1911 Encyclopædia Britannica/Besant, Sir Walter

16812401911 Encyclopædia Britannica, Volume 3 — Besant, Sir Walter

BESANT, SIR WALTER (1836–1901), English author, was born at Portsmouth, on the 14th of August 1836, third son of William Besant of that town. He was educated at King’s College, London, and Christ’s College, Cambridge, of which he was a scholar. He graduated in 1859 as 18th wrangler, and from 1861 to 1867 was senior professor of the Royal College, Mauritius. From 1868 to 1885 he acted as secretary to the Palestine Exploration Fund. In 1884 he was mainly instrumental in establishing the Society of Authors, a trade-union of writers designed for the protection of literary property, which has rendered great assistance to inexperienced authors by explaining the principles of literary profit. Of this society he was chairman from its foundation in 1884 till 1892. He married Mary, daughter of Mr Eustace Foster-Barham of Bridgwater, and was knighted in 1895. He died at Hampstead, on the 9th of June 1901. Sir Walter Besant practised many branches of literary art with success, but he is most widely known for his long succession of novels, many of which have enjoyed remarkable popularity. His first stories were written in collaboration with James Rice (q.v.). Two at least of these, The Golden Butterfly (1876) and Ready-Money Mortiboy (1872), are among the most vigorous and most characteristic of his works. Though not without exaggeration and eccentricity, attributable to the influence of Dickens, they are full of rich humour, shrewd observation and sound common-sense, and contain characters which have taken their place in the long gallery of British fiction. After Rice’s death, Sir Walter Besant wrote alone, and in All Sorts and Conditions of Men (1882) produced a stirring story of East End life in London, which set on foot the movement that culminated in the establishment of the People’s Palace in the Mile End Road. Though not himself a pioneer in the effort made by Canon Barnett and others to alleviate the social evils of the East End by the personal contact of educated men and women of a superior social class, his books rendered immense service to the movement by popularizing it. His sympathy with the poor was shown in another attempt to stir public opinion, this time against the evils of the sweating system, in The Children of Gibeon (1886).
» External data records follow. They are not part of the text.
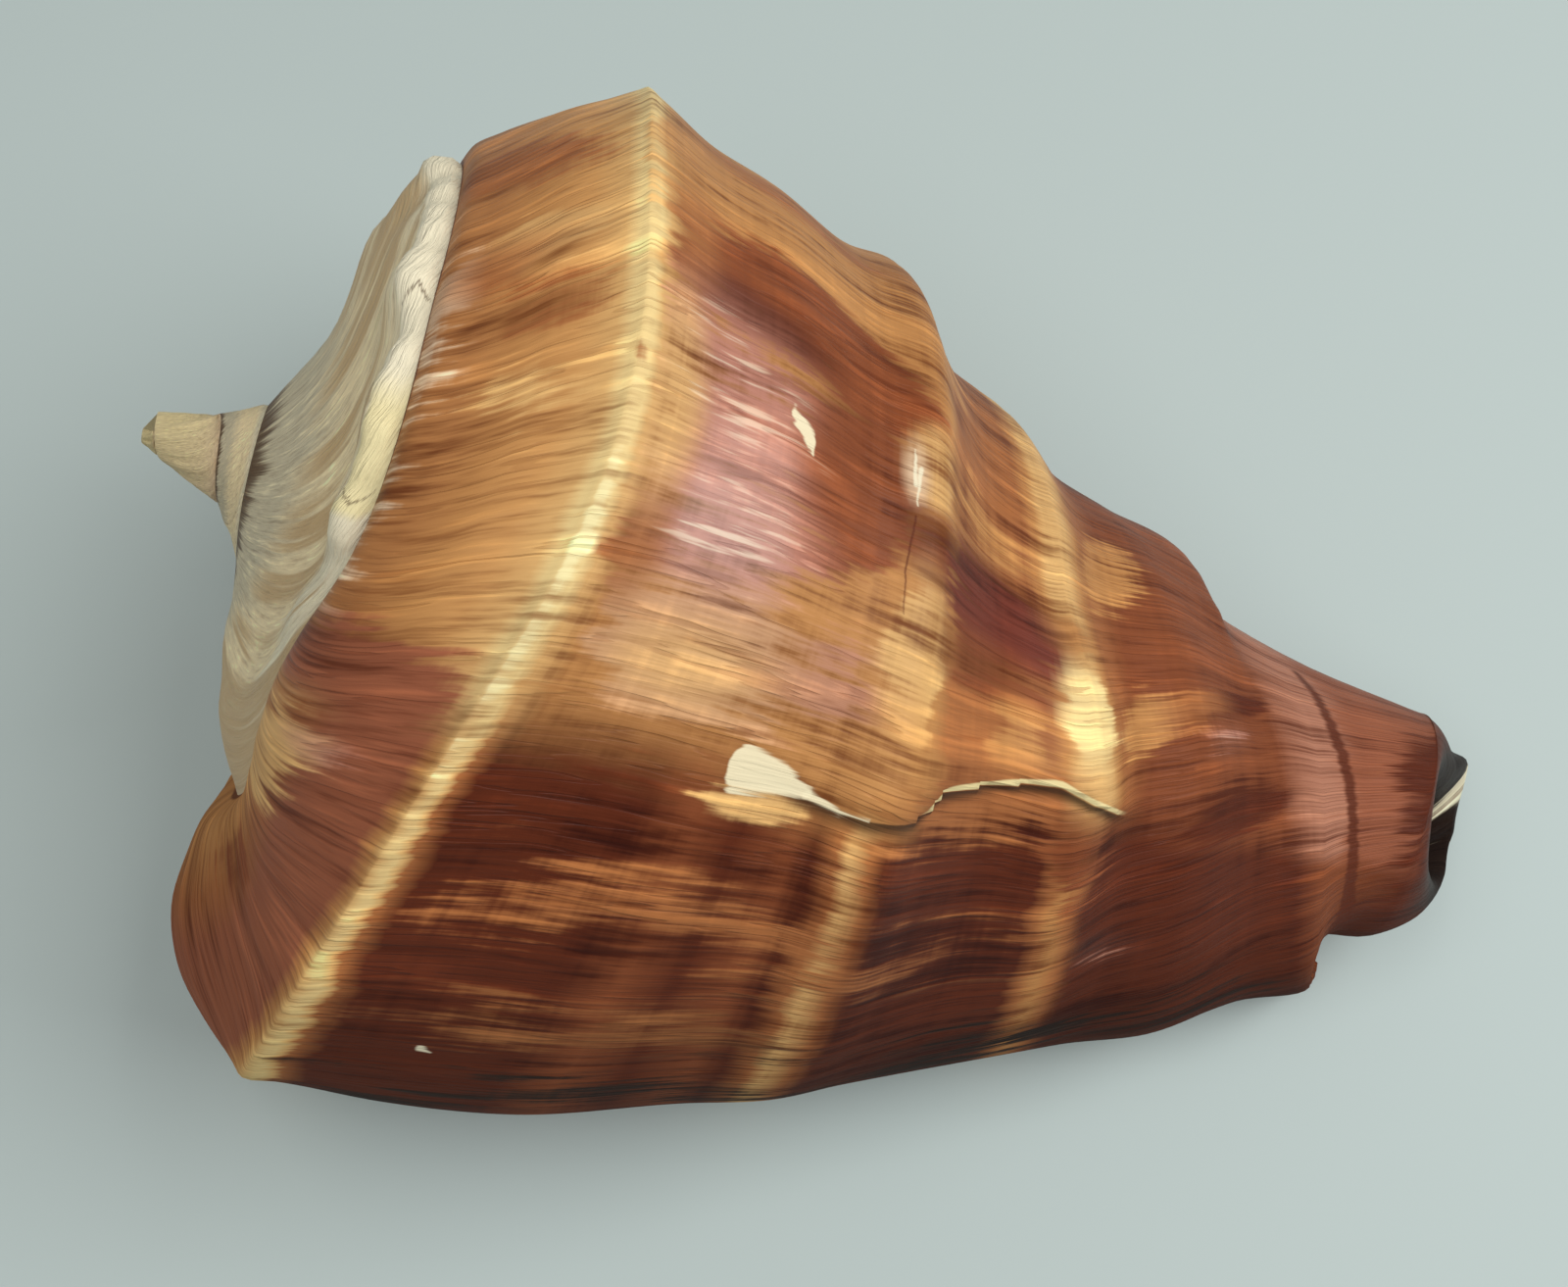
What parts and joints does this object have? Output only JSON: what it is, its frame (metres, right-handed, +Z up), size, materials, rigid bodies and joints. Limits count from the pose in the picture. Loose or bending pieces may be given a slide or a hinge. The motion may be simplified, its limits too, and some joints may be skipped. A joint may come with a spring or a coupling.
{
  "type": "vase shell",
  "caption": "Hollow spiral sea shell with a flat stepped spire, a blunt keel, low spiral cords and a short canal, lying on its mouth.",
  "frame": {"origin": "centre of the bounding box in plan, on the surface that the shell rests on", "axes": "+Z up, +X along the coil's axis from the spire to the siphon canal, and the outer lip on the -Y side"},
  "size_m": [0.0914, 0.0662, 0.0546],
  "materials": {
    "shell": "glossy, chestnut with pale cream bands, spire worn dull and pale"
  },
  "bodies": {
    "root": {"shell": "shell"}
  },
  "joints": []
}
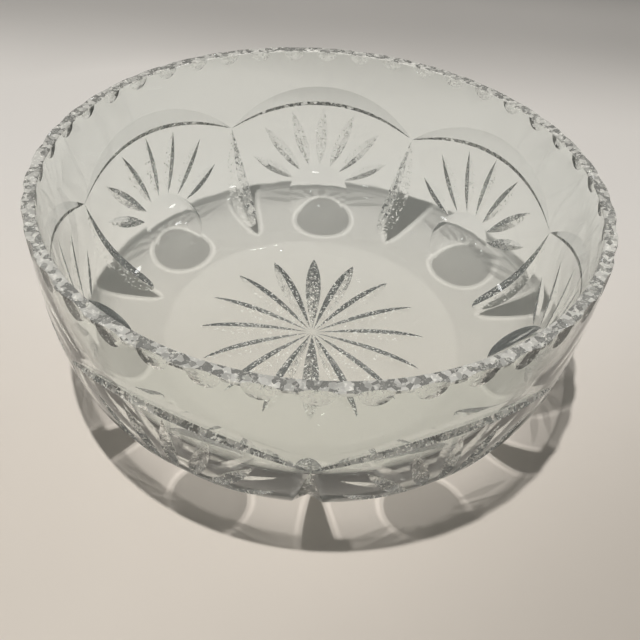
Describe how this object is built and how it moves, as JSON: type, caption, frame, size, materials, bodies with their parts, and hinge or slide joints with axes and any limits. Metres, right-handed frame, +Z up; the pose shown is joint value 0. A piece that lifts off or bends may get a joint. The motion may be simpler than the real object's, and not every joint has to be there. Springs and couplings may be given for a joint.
{
  "type": "punch bowl",
  "caption": "Round cut-crystal bowl with a flat base, upright wall, arched panels of fan cuts, leaf cuts at the heel, a star under the base and a thumb-cut rim.",
  "frame": {"origin": "centre of the flat underside that the bowl stands on", "axes": "+Z up along the bowl's axis, +Y towards the middle of one panel (the pattern is turned 1.5 degrees from it)"},
  "size_m": [0.23, 0.23, 0.095],
  "materials": {
    "crystal": "polished"
  },
  "bodies": {
    "root": {"bowl": "crystal"}
  },
  "joints": []
}
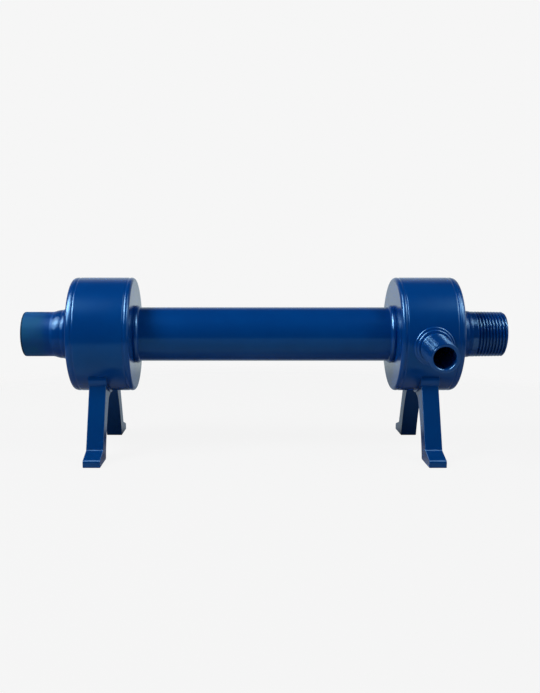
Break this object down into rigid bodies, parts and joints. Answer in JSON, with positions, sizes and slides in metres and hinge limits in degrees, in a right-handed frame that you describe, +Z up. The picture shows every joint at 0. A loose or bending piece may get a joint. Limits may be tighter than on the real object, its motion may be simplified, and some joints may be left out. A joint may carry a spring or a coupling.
{
  "type": "separator filter",
  "caption": "Welded in-line centrifugal separator: end drums joined by a long barrel, plain and threaded pipe ends on its axis, a purge nipple and splayed legs.",
  "frame": {"origin": "on the floor under the middle of the object's box", "axes": "+X along the flow from inlet to outlet, -Y towards the purge nipple, +Z up"},
  "size_m": [0.352, 0.1342, 0.1267],
  "materials": {
    "blue_enamel": "glossy deep blue enamel",
    "inlet_enamel": "satin blue enamel, thin and slightly green towards the end",
    "bare_steel": "bare turned steel"
  },
  "bodies": {
    "root": {"barrel_cap": "bare_steel", "barrel_inlet_weld": "blue_enamel", "barrel_outlet_weld": "blue_enamel", "barrel_tube": "blue_enamel", "deflector_plate": "bare_steel", "inlet_drum_inner_plate": "blue_enamel", "inlet_drum_inner_seam": "blue_enamel", "inlet_drum_outer_plate": "blue_enamel", "inlet_drum_outer_seam": "blue_enamel", "inlet_drum_shell": "blue_enamel", "inlet_front_leg": "blue_enamel", "inlet_front_leg_weld": "blue_enamel", "inlet_nipple": "inlet_enamel", "inlet_nipple_weld": "blue_enamel", "inlet_rear_leg": "blue_enamel", "inlet_rear_leg_weld": "blue_enamel", "outlet_drum_inner_plate": "blue_enamel", "outlet_drum_inner_seam": "blue_enamel", "outlet_drum_outer_plate": "blue_enamel", "outlet_drum_outer_seam": "blue_enamel", "outlet_drum_shell": "blue_enamel", "outlet_front_leg": "blue_enamel", "outlet_front_leg_weld": "blue_enamel", "outlet_nipple": "blue_enamel", "outlet_nipple_weld": "blue_enamel", "outlet_rear_leg": "blue_enamel", "outlet_rear_leg_weld": "blue_enamel", "purge_nipple": "blue_enamel", "purge_nipple_weld": "blue_enamel", "vortex_tube": "bare_steel"}
  },
  "joints": []
}
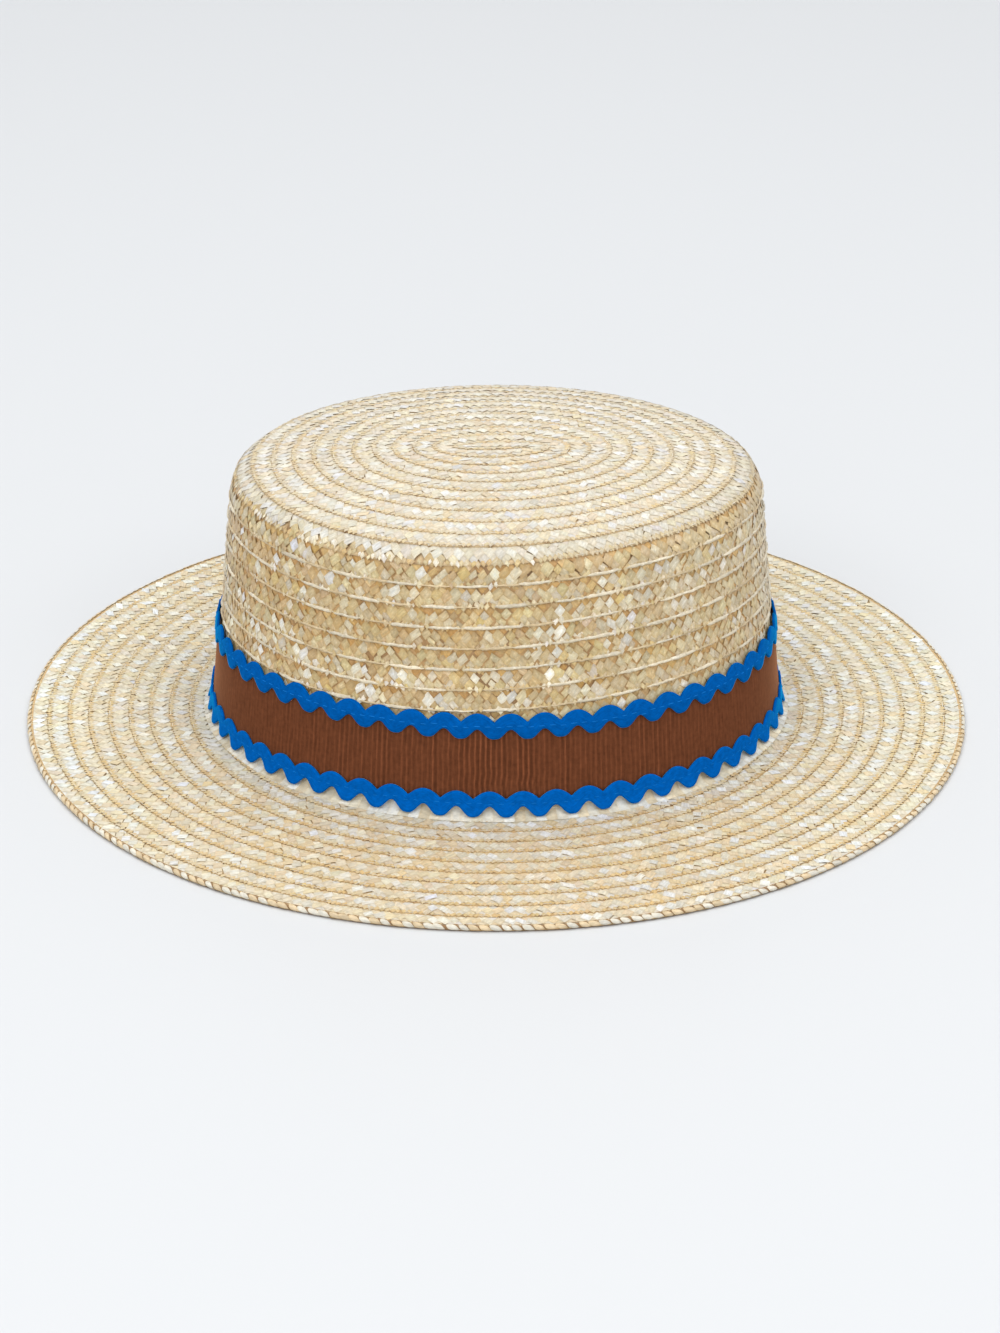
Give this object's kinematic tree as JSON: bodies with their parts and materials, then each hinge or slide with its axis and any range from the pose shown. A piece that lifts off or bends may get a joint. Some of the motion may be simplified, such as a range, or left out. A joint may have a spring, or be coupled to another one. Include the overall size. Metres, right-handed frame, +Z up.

Other popular novels by him were Dorothy Forster (1884), Armorel of Lyonesse (1890), and Beyond the Dreams of Avarice (1895). He also wrote critical and biographical works, including The French Humorists (1873), Rabelais (1879), and lives of Coligny, Whittington, Captain Cook and Richard Jefferies. Besant undertook a series of important historical and archaeological volumes, dealing with the associations and development of the various districts of London—of which the most important was A Survey of London, unfortunately left unfinished, which was intended to do for modern London what Stow did for the Elizabethan city. Other books on London (1892), Westminster (1895) and South London (1899) showed that his mind was full of his subject. No man of his time evinced a keener interest in the professional side of literary work, and the improved conditions of the literary career in England were largely due to his energetic and capable exposition of the commercial value of authorship and to the unselfish efforts which Sir Walter constantly made on behalf of his fellow-workers in the field of letters.

See also Autobiography of Sir Walter Besant (1902), with a prefatory note by S. S. Sprigge; the preface to the library edition (1887) of Ready-Money Mortiboy contains a history of the literary partnership of Besant and Rice.